Unsurprisingly, in situations where misconduct is not as clear-cut as the present case, conflicts of interest may be thrown up in light of the approach between companies who are keen to seek the shelter offered by DPAs and employees who are individually exposed to criminal liability when employer companies wish to enter into DPAs. Since those who allegedly participated in bribery in the present case left the bank and the UK, the defendant (Standard Bank) seemed to have been unconcerned with conflicts of interest. But, of course, each case will turn on its own particular facts.

Bank employees will note that the statement of facts divulges the names and job titles of numerous Standard Bank and Stanbic employees. Indeed, jurisdictional issues and constraints aside, at para 128 the SFO is adamant that two former Stanbic employees based in Tanzania are guilty of bribery within the meaning of section 1 (offences of bribing another person) of the Bribery Act 2010. The facts disclose that the two besmirched individuals are Bashir Awale (the chief executive officer of Stanbic who held the official title of managing director) and Shose Sinare (who was at the relevant time acting head of corporate and investment banking).
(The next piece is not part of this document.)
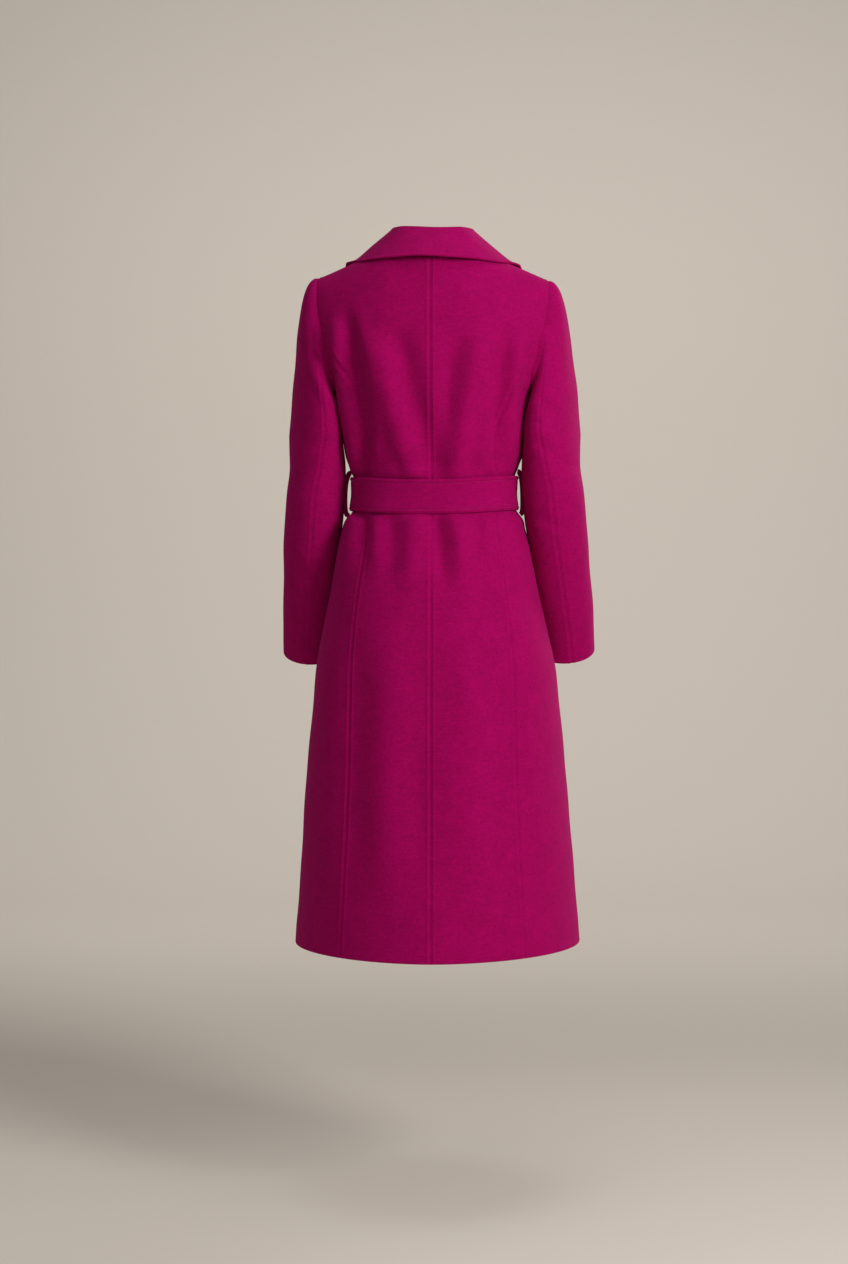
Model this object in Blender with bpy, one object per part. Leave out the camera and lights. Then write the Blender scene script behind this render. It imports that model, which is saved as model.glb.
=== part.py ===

In relation to Hayes’s ongoing appeal mentioned above, in a recent two-day fixture, his lawyer argued that his sentence was excessively long (see update here). Neil Hawes submitted that the overhauling of the criminal law was so significant there was no point making an example of Hayes to stop other traders from offending in the fashion that he did. Hawes equally argued that during Hayes’s trial, the SFO failed to identify any counter-parties who had lost out as a result of the rogue trader’s activities in the market. Fines of £6/$9 billion have been paid for the LIBOR scandal; market abuse that finally got dragged out into the open a few years ago because of the global financial crisis. Hawes also argued that the similar nature of Hayes’s offences meant that the prison sentences imposed on him should run concurrently and not consecutively.